Think of it! God is not satisfied without us. Chances are we don’t imagine God as anxious, let alone anxious about finding us. Yet God’s heart aches to rejoice over us as Prophet Zephaniah reminded: the Lord, your God, is in your midst, a mighty savior, who will rejoice over you with gladness, and renew you in his love, who will sing joyfully because of you.1 And Jesus, who gave God a body and a personality, said he came to seek and to save what was lost.2
To enter Jesus’ culture includes: imagining the Trinity feeling and longing for us; and being honest about ourselves: we are the lost our triune God seeks. Depersonalize the Trinity and we miss the Trinity longing for us. Think too much of ourselves and we refuse the divine invitation offered us.
Easy it is to shut God out of our lives. We come up short many ways when we do. Refusing God’s invitation is more perilous. In Jesus’ culture religious people refused it. God’s heart aching for all people: the Pharisees and scribes could not imagine such a humane, affectionate, prodigal God. To hear their side of things they had served God and never disobeyed God’s orders. They could not see themselves as children of Jesus’ humane, affectionate and prodigal God. Instead they saw themselves as slaves: vigilant to obey orders and resenting others with whom Jesus’ hobnobbed, dined and always welcomed.
St.
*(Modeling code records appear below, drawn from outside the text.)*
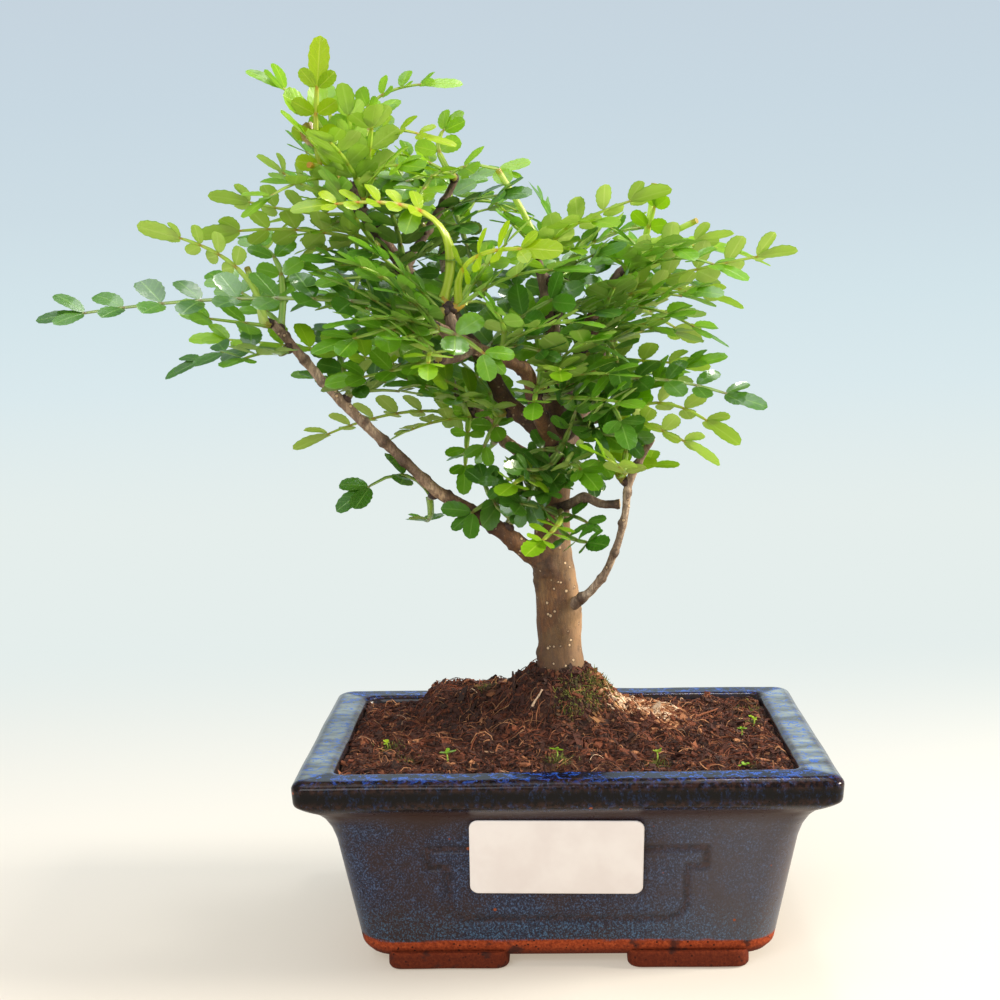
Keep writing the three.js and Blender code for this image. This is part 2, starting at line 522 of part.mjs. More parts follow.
// A tapering round tube through rows of [x, y, z, radius], with flat ends and a slightly uneven skin.
function tube(rows, sides, unevenness) {
  const places = rows.map(([x, y, z]) => new THREE.Vector3(x, y, z));
  const course = new THREE.CatmullRomCurve3(places, false, 'centripetal');
  let side = new THREE.Vector3(1, 0, 0);
  return stackOfRings(rows.map(([x, y, z, radius], i) => {
    const tangent = course.getTangent(i / (rows.length - 1));
    side = side.addScaledVector(tangent, -side.dot(tangent)).normalize();
    const other = new THREE.Vector3().crossVectors(tangent, side);
    const ring = [];
    for (let k = 0; k < sides; k++) {
      const angle = 2 * Math.PI * k / sides;
      const lump = Math.sin(i * barkLumps.along + k * barkLumps.around + rows.length);
      const reach = radius * (1 + unevenness * lump);
      ring.push(new THREE.Vector3(x, y, z)
        .addScaledVector(side, reach * Math.cos(angle))
        .addScaledVector(other, reach * Math.sin(angle)).toArray());
    }
    return ring;
  }));
}

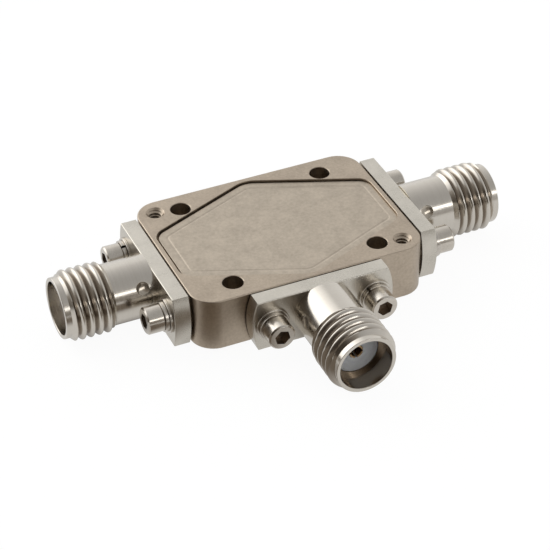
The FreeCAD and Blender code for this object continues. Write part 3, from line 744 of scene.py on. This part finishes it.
def speckle_group():
    """Fine plating speckle over a slow mottle: a colour, a roughness and a height."""
    group, given, out = shader_group("plated speckle", (
        ("Position", DIRECTION, None), ("Pale", COLOUR, (0.5, 0.45, 0.4, 1)),
        ("Dark", COLOUR, (0.3, 0.27, 0.23, 1)), ("Grain Scale", NUMBER, 9000.0),
        ("Mottle Scale", NUMBER, 260.0), ("Rough Low", NUMBER, 0.3), ("Rough High", NUMBER, 0.45)),
        (("Colour", COLOUR), ("Roughness", NUMBER), ("Height", NUMBER)))
    calc = partial(link_math, group)
    fine = noise(group, given["Position"], given["Grain Scale"], 2.0, 0.6)
    slow = noise(group, given["Position"], given["Mottle Scale"], 4.0, 0.6)
    both = calc("ADD", calc("MULTIPLY", fine, 0.45), calc("MULTIPLY", slow, 0.55))
    share = stretch(group, both, 0.36, 0.64)
    group.links.new(blend_colour(group, share, given["Dark"], given["Pale"]), out["Colour"])
    group.links.new(stretch(group, slow, 0.3, 0.7, given["Rough Low"], given["Rough High"]),
                    out["Roughness"])
    group.links.new(fine, out["Height"])
    return group


def turning_group():
    """Tool marks that run round an axis, a mask for a jack's flange, and masks for its thread roots
    and bore, where painted shade and tone go.
    """
    group, given, out = shader_group("turning marks", (
        ("Position", DIRECTION, None), ("Axis", DIRECTION, (1, 0, 0)),
        ("Centre", DIRECTION, (0, 0, AXIS_HEIGHT * TO_METRES)), ("Marks Scale", NUMBER, 9000.0),
        ("Flange End", NUMBER, 0.0125), ("Rough Low", NUMBER, 0.12), ("Rough High", NUMBER, 0.3)),
        (("Marks", NUMBER), ("Roughness", NUMBER), ("Flange", NUMBER), ("Root", NUMBER),
         ("Bore", NUMBER)))
    calc = partial(link_math, group)
    away = vector_math(group, "SUBTRACT", given["Position"], given["Centre"])
    along = vector_math(group, "DOT_PRODUCT", away, given["Axis"], output="Value")
    sideways = vector_math(group, "SUBTRACT", away,
                           vector_math(group, "MULTIPLY", given["Axis"], along))
    radial = vector_math(group, "LENGTH", sideways, output="Value")
    line = group.nodes.new("ShaderNodeCombineXYZ")
    group.links.new(along, line.inputs["X"])
    group.links.new(radial, line.inputs["Y"])
    fine = noise(group, line.outputs[0], given["Marks Scale"], 3.0, 0.7)
    broad = noise(group, given["Position"], 350.0, 3.0, 0.6)
    both = calc("ADD", calc("MULTIPLY", fine, 0.6), calc("MULTIPLY", broad, 0.4))
    beyond = calc("SUBTRACT", calc("ABSOLUTE", along), given["Flange End"])
    first, last = ((end - FLANGE_THICKNESS) * TO_METRES for end in (THREAD_START, THREAD_END))
    lead, blur = 0.25 * TO_METRES, 0.01 * TO_METRES
    turns = calc("MULTIPLY", stretch(group, beyond, first + lead, first + 2 * lead),
                 stretch(group, beyond, last - lead, last - 2 * lead))
    # Thread roots: a mask for painted shade between the crests
    root = stretch(group, radial, (THREAD_RADIUS - 0.06) * TO_METRES,
                   (THREAD_RADIUS - 0.34) * TO_METRES)
    # Bore: a mask for a painted tone inside the mouth
    edge = (MOUTH_RADIUS + 0.01) * TO_METRES
    rough = stretch(group, both, 0.35, 0.65, given["Rough Low"], given["Rough High"])
    flange = stretch(group, beyond, 0.0, blur, 1.0, 0.0)
    bore = stretch(group, radial, edge, edge + blur, 1.0, 0.0)
    for socket, value in zip(out, (fine, rough, flange, calc("MULTIPLY", turns, root), bore)):
        group.links.new(value, socket)
    return group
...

Paul once was not welcoming. By his admission he was a blasphemer and a persecutor and arrogant. Then he made a spiritual crossing into the heart of Jesus calling him. Paul knew with his entire self Christ Jesus came into the world to save sinners; that his heart is vigilant for the lost. Does that have meaning for us? It means Jesus does not want us to be experts in the Catechism; Jesus desires us to live it. Like St. Paul we need to know our faith; celebrating the sacraments and growing in friendship with Jesus help us know it. Learning helps us live it better. Living faith is our goal, the goal of all Jesus’ friends.
Parents give example and lead children in living the faith.3 Catechists help young people read their lives in Jesus and his mercy, receive basic doctrine and prepare for the sacraments of Penance and Reconciliation, First Communion and Confirmation.4 We will commission them shortly.
Example and learning. The entire parish gives example. All help each other learn in various ways. We learn from both sons in Jesus’ parable. The elder son teaches us not to let self-concern block God’s merciful love from pouring into us or anyone. The younger son did not care about “saving face.” He wanted his father to be his father. Jesus suggested God was very much like that father. The younger son teaches us returning to enjoy God’s compassion is life long.